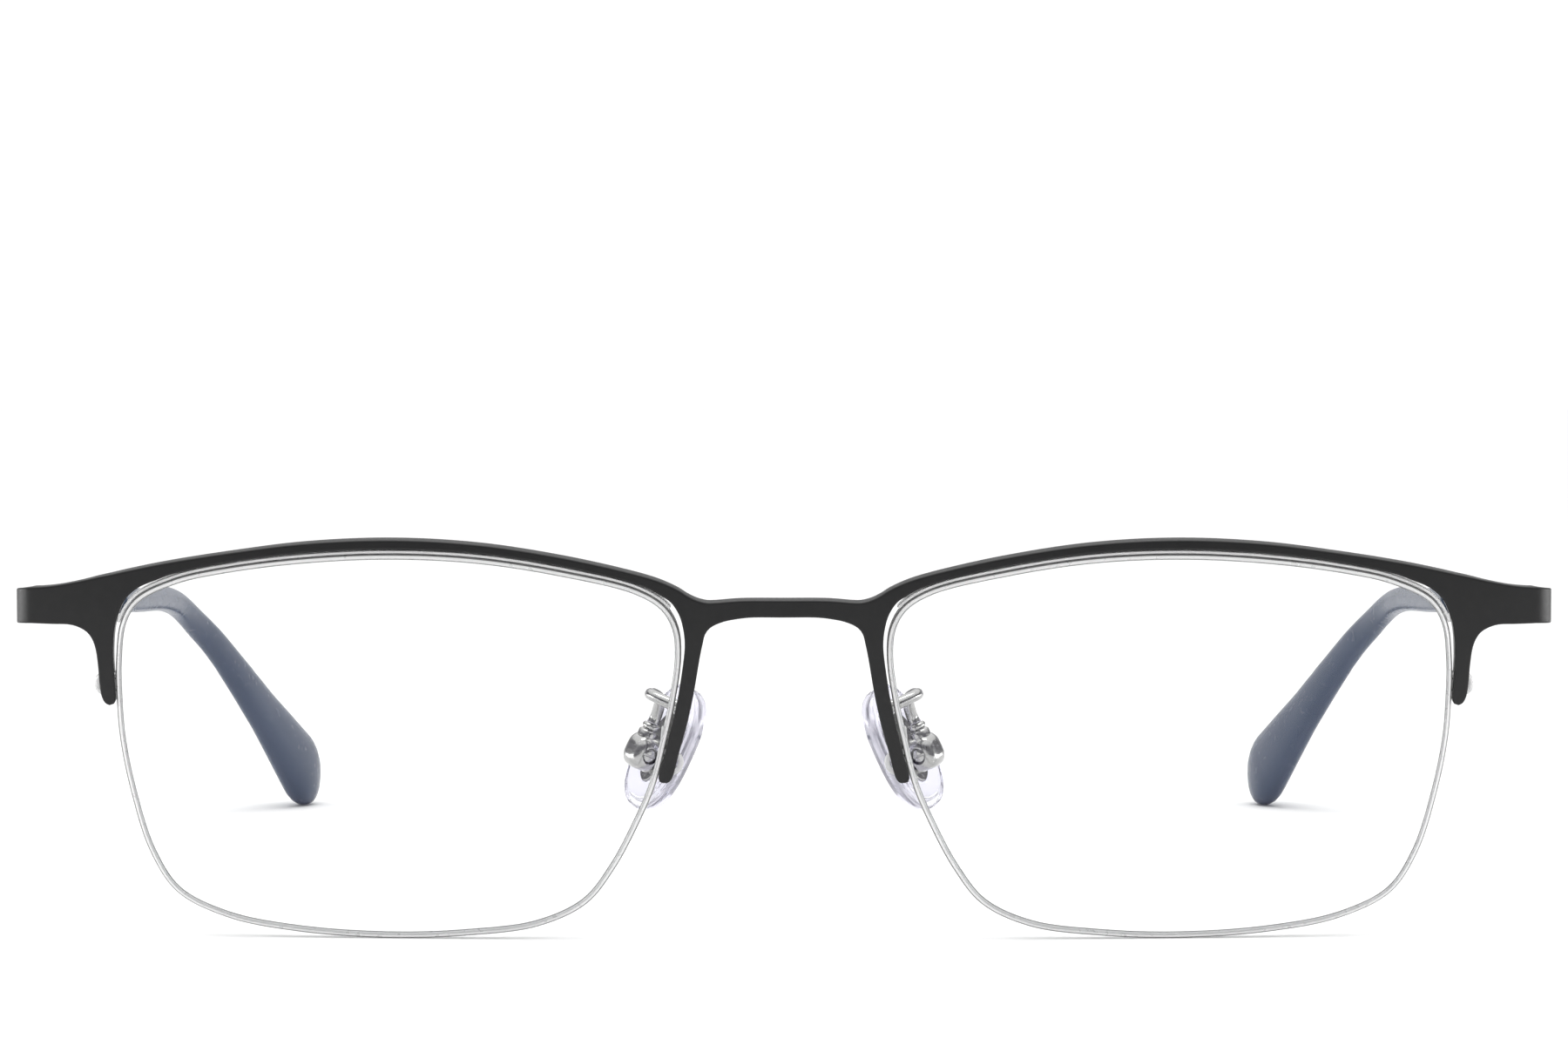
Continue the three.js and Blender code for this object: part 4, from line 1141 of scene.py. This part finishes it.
def temple_tip():
    """The sleeve, thicker towards its end, with a channel for the core wire."""
    def section(t):
        thickness, height = value_at(SLEEVE_THICKNESS, t), value_at(SLEEVE_HEIGHT, t)
        return superellipse(thickness / 2, height / 2, SLEEVE_SQUARENESS, count=48)
    path = spline([(ARM_X, SLEEVE_START, 0), *[p for p in TEMPLE_LINE if p[1] > SLEEVE_START]], spacing=0.5)
    body = sweep(path, section, OUTWARD, rounding=(0.25, SLEEVE_END), spacing=0.8)
    channel = superellipse(CORE_HALF_WIDTH + CORE_CHANNEL, CORE_HALF_HEIGHT + CORE_CHANNEL, power=1, count=20)
    ends = [Vector((ARM_X, SLEEVE_START + step, 0)) for step in (-1, 2, CORE_REACH + 0.3)]
    return cut(body, sweep(ends, lambda t: channel, OUTWARD, spacing=1))


# ---- Assembly ----

bpy.context.scene.view_settings.view_transform = "Standard"
make_camera()
make_world()
make_floor()
make_lights()

paint = black_paint()
clear = lens_plastic()
steel = polished_steel("polished_steel", (0.48, 0.48, 0.47), 0.16)
brushed = polished_steel("brushed_steel", (0.42, 0.42, 0.42), 0.24, (1, 0.15, 1))
navy = navy_acetate()

piece("front_frame_skin", front_frame(), "front", [paint], FRONT, replaces="front_frame")
# The lens's second material is dark grey painted shade along its rim and the groove's floor.
pair("lens", lens, "front", [clear, painted_shade_edge(), frosted_edge()], FRONT)
pair("rim_liner", rim_liner, "front", [clear_nylon("liner_nylon", (0.9, 0.9, 0.9))], FRONT)
pair("lens_cord", lens_cord, "front", [clear_nylon("cord_nylon", (0.88, 0.88, 0.88))], FRONT)
pair("nose_pad", nose_pad, "pad_{side}", [pad_silicone()], PAD)
pair("pad_core", pad_core, "pad_{side}", [steel], PAD)
pair("pad_box", pad_box, "front", [steel], PAD)
pair("pad_screw", pad_screw, "front", [steel], PAD)
pair("pad_arm", pad_arm, "front", [steel])
pair("hinge_front_leaf", hinge_front_leaf, "front", [brushed], HINGE)
pair("hinge_temple_leaf", hinge_temple_leaf, "temple_{side}", [brushed], HINGE)
pair("hinge_screw", hinge_screw, "front", [steel], HINGE)
pair("temple_arm", temple_arm, "temple_{side}", [paint], HINGE)
pair("temple_tip", temple_tip, "temple_{side}", [navy], HINGE)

§ **Short problem**
Extract all of the data shown above without alteration.

§ **In response**
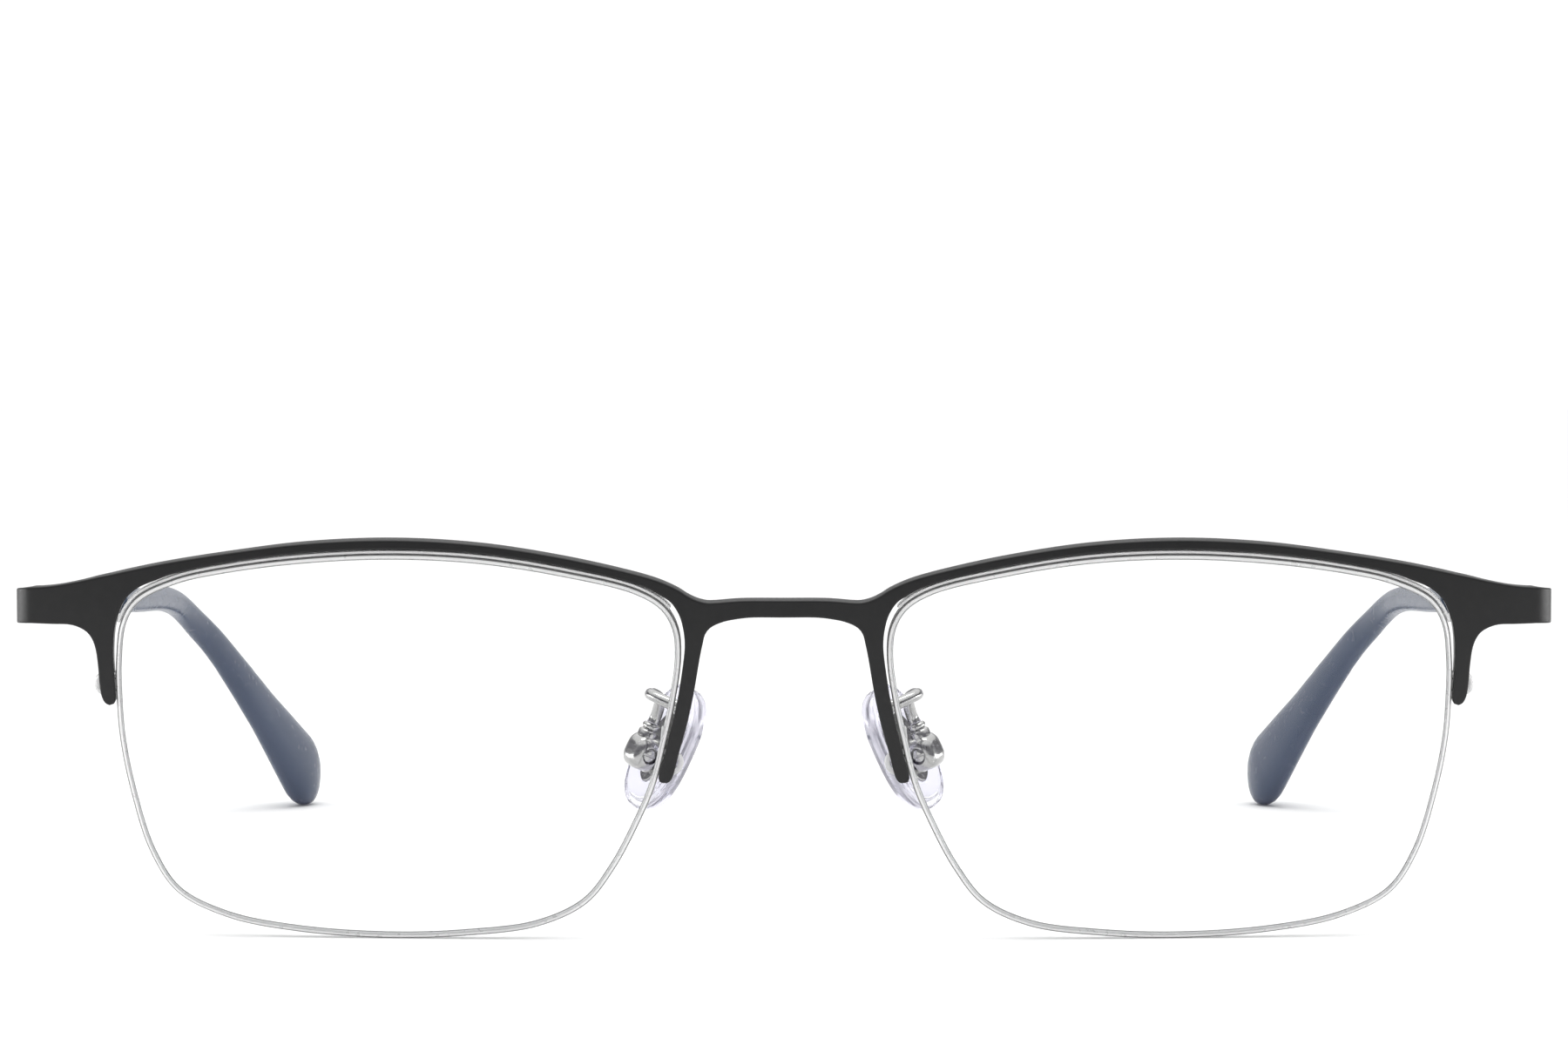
Continue the three.js and Blender code for this object: part 4, from line 1141 of scene.py. This part finishes it.
def temple_tip():
    """The sleeve, thicker towards its end, with a channel for the core wire."""
    def section(t):
        thickness, height = value_at(SLEEVE_THICKNESS, t), value_at(SLEEVE_HEIGHT, t)
        return superellipse(thickness / 2, height / 2, SLEEVE_SQUARENESS, count=48)
    path = spline([(ARM_X, SLEEVE_START, 0), *[p for p in TEMPLE_LINE if p[1] > SLEEVE_START]], spacing=0.5)
    body = sweep(path, section, OUTWARD, rounding=(0.25, SLEEVE_END), spacing=0.8)
    channel = superellipse(CORE_HALF_WIDTH + CORE_CHANNEL, CORE_HALF_HEIGHT + CORE_CHANNEL, power=1, count=20)
    ends = [Vector((ARM_X, SLEEVE_START + step, 0)) for step in (-1, 2, CORE_REACH + 0.3)]
    return cut(body, sweep(ends, lambda t: channel, OUTWARD, spacing=1))


# ---- Assembly ----

bpy.context.scene.view_settings.view_transform = "Standard"
make_camera()
make_world()
make_floor()
make_lights()

paint = black_paint()
clear = lens_plastic()
steel = polished_steel("polished_steel", (0.48, 0.48, 0.47), 0.16)
brushed = polished_steel("brushed_steel", (0.42, 0.42, 0.42), 0.24, (1, 0.15, 1))
navy = navy_acetate()

piece("front_frame_skin", front_frame(), "front", [paint], FRONT, replaces="front_frame")
# The lens's second material is dark grey painted shade along its rim and the groove's floor.
pair("lens", lens, "front", [clear, painted_shade_edge(), frosted_edge()], FRONT)
pair("rim_liner", rim_liner, "front", [clear_nylon("liner_nylon", (0.9, 0.9, 0.9))], FRONT)
pair("lens_cord", lens_cord, "front", [clear_nylon("cord_nylon", (0.88, 0.88, 0.88))], FRONT)
pair("nose_pad", nose_pad, "pad_{side}", [pad_silicone()], PAD)
pair("pad_core", pad_core, "pad_{side}", [steel], PAD)
pair("pad_box", pad_box, "front", [steel], PAD)
pair("pad_screw", pad_screw, "front", [steel], PAD)
pair("pad_arm", pad_arm, "front", [steel])
pair("hinge_front_leaf", hinge_front_leaf, "front", [brushed], HINGE)
pair("hinge_temple_leaf", hinge_temple_leaf, "temple_{side}", [brushed], HINGE)
pair("hinge_screw", hinge_screw, "front", [steel], HINGE)
pair("temple_arm", temple_arm, "temple_{side}", [paint], HINGE)
pair("temple_tip", temple_tip, "temple_{side}", [navy], HINGE)